Nicholas Jamerson – “Floyd County All-Star
Made the same year-end list as Dienel and Chura (it was eclectic); a decent song from the old-school country tradition.

Private Island – “Dissolve” and “Drugs
It takes the former a while to get there, but both of these songs serve up big, layered, dynamic indie-pop. Feel like this is radio-ready...

Ratboys – “Charles Bernstein
While “Elvis in the Freezer” works for reasons I can’t explain, most what I’ve heard from Ratboys just plays too slow for me. I liked hearing them pick up the speed/volume.

The Dead Weather – “Are Friends Electric?
I probably pay too little attention to fitting together sounds and styles when I make these playlists, but this one probably comes closer in sonic terms to X than most of the non-X material. Yay?
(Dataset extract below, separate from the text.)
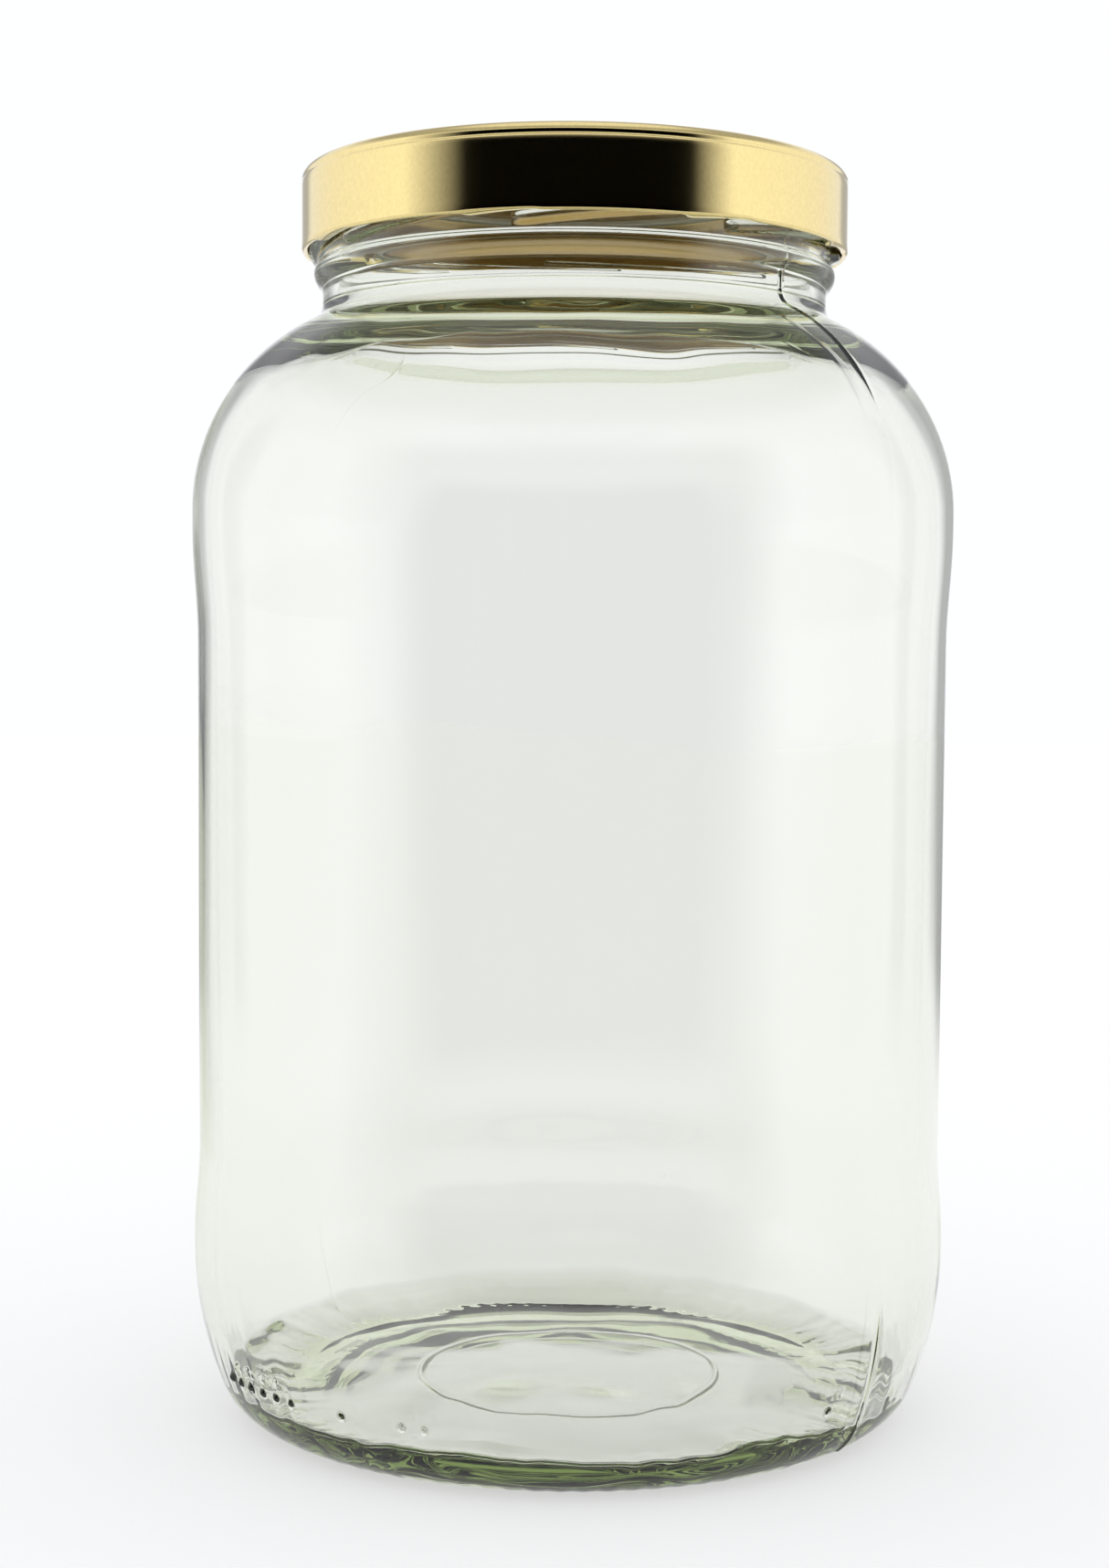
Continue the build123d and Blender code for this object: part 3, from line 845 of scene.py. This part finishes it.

The Lemon Twigs – “Never in My Arms, Always in My Heart
I was delighted to discover that this is a new band. I get a kick out of sloppy sounds; they come from the same place as some of the early New York punk sound.

Wilco – “Heavy Metal Drummer
I’ve never really listened to Wilco (true story), but Spotify finally pushed this song enough times to make me love it. And it is good. Call it the “wimp indie” sound.

And, there’s the playlist. Crap. Still too goddamn long. I’ve got a week off before I can do another one. I’ll see what I can do about streamlining the damn things.